* start *

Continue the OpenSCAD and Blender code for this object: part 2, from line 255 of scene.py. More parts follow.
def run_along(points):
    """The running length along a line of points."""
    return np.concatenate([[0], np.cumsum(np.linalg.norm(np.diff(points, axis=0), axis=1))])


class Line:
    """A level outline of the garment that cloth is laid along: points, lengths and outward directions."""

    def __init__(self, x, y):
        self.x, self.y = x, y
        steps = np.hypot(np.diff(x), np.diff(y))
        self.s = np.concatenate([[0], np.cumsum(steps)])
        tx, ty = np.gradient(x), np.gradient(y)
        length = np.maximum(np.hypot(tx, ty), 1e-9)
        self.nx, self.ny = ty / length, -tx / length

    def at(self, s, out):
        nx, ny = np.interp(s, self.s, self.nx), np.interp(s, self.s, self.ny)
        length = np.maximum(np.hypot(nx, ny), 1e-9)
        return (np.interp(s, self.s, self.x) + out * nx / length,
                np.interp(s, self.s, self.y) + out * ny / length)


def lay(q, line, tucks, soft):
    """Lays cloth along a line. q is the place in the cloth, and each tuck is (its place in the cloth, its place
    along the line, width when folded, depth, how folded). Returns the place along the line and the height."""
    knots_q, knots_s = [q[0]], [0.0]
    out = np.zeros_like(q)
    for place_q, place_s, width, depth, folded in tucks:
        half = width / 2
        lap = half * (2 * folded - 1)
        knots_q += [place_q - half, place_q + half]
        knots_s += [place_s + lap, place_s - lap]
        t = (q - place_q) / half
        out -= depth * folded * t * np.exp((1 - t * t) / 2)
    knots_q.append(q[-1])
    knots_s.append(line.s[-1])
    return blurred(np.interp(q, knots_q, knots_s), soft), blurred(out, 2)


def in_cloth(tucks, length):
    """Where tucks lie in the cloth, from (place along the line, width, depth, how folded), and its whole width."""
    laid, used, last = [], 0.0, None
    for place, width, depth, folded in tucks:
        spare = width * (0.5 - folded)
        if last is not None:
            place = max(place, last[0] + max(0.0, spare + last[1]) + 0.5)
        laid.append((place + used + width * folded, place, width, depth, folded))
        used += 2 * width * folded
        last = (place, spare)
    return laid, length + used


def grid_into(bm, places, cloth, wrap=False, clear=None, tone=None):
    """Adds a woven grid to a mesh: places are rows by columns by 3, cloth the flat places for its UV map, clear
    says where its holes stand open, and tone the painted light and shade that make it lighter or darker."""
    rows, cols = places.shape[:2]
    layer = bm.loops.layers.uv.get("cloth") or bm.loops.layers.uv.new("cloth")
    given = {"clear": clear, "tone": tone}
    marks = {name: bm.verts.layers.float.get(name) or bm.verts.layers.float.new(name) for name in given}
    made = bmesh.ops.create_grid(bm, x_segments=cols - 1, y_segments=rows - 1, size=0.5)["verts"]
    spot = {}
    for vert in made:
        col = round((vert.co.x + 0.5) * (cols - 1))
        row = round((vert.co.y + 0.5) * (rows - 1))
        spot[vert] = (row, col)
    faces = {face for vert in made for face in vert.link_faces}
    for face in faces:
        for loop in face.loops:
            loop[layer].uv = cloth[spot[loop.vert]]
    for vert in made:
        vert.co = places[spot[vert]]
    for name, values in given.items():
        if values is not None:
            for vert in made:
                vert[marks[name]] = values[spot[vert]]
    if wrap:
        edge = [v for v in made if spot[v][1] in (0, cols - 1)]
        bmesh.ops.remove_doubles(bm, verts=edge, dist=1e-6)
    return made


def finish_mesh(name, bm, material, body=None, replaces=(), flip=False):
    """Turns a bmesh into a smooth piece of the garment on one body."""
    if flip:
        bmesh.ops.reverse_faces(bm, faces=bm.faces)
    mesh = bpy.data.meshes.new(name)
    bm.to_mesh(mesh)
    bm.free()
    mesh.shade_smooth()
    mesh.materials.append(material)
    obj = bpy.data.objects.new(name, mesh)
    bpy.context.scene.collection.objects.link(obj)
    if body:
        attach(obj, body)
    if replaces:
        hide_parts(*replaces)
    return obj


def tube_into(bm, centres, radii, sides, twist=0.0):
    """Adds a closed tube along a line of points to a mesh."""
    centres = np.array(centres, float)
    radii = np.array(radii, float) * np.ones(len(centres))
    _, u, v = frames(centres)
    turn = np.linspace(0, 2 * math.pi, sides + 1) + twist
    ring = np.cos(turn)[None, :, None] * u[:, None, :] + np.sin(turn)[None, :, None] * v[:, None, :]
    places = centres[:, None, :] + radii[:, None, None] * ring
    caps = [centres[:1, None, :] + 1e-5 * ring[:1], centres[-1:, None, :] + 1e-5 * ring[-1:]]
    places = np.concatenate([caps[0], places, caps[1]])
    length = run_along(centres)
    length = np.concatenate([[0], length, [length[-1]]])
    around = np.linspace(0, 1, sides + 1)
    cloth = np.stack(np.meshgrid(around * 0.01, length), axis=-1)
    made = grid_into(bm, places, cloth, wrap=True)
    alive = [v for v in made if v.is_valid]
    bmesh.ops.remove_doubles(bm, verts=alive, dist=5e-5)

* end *
* start *

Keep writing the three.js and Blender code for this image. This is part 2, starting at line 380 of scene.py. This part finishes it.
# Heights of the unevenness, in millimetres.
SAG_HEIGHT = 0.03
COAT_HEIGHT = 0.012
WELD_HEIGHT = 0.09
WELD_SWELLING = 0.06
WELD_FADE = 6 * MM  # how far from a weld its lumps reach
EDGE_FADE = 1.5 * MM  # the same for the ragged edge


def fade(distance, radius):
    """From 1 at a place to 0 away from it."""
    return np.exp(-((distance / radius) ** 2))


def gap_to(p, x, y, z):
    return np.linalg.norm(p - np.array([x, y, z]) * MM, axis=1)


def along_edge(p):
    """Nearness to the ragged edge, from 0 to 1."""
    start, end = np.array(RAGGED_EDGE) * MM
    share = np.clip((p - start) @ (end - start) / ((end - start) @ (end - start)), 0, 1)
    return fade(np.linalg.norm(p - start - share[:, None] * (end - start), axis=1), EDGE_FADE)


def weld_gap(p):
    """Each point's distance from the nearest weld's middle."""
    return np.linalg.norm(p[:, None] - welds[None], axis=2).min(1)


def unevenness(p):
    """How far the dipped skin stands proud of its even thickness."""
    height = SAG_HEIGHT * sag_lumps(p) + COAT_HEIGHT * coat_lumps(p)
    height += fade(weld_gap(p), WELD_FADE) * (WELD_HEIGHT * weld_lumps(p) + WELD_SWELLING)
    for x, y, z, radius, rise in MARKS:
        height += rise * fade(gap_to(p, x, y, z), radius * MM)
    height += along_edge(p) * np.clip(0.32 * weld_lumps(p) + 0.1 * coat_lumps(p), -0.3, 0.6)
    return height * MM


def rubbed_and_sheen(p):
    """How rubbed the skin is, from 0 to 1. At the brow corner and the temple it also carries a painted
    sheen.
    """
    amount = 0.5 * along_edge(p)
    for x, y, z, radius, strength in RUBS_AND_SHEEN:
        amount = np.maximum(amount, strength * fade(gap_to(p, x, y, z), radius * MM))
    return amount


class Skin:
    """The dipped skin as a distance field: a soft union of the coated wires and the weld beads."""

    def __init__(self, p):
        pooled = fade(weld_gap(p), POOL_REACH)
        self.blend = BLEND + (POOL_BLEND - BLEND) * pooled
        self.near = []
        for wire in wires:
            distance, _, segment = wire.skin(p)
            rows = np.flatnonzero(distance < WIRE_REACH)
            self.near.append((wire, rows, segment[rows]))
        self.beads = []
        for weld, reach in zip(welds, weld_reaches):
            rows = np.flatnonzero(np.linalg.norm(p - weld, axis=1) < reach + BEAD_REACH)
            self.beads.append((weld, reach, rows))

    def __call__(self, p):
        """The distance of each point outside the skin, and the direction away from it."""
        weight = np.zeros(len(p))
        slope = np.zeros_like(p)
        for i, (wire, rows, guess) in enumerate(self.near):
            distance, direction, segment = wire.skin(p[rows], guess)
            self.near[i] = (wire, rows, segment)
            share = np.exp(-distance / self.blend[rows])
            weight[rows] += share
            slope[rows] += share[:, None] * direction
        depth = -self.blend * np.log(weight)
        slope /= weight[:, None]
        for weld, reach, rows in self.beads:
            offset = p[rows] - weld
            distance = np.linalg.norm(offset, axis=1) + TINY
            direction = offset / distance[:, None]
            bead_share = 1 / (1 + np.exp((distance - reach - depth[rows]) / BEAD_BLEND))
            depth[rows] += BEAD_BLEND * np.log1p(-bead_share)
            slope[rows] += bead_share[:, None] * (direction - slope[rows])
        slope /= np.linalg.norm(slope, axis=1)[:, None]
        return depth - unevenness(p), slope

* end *

SET PROBLEM. Extract and reproduce exactly the lines opening with the line containing "Keep writing the" and closing with the line containing "return fade(np.linalg.norm(p - start", inclusive.

REPLY TO THE TASK.
Keep writing the three.js and Blender code for this image. This is part 2, starting at line 380 of scene.py. This part finishes it.
# Heights of the unevenness, in millimetres.
SAG_HEIGHT = 0.03
COAT_HEIGHT = 0.012
WELD_HEIGHT = 0.09
WELD_SWELLING = 0.06
WELD_FADE = 6 * MM  # how far from a weld its lumps reach
EDGE_FADE = 1.5 * MM  # the same for the ragged edge


def fade(distance, radius):
    """From 1 at a place to 0 away from it."""
    return np.exp(-((distance / radius) ** 2))


def gap_to(p, x, y, z):
    return np.linalg.norm(p - np.array([x, y, z]) * MM, axis=1)


def along_edge(p):
    """Nearness to the ragged edge, from 0 to 1."""
    start, end = np.array(RAGGED_EDGE) * MM
    share = np.clip((p - start) @ (end - start) / ((end - start) @ (end - start)), 0, 1)
    return fade(np.linalg.norm(p - start - share[:, None] * (end - start), axis=1), EDGE_FADE)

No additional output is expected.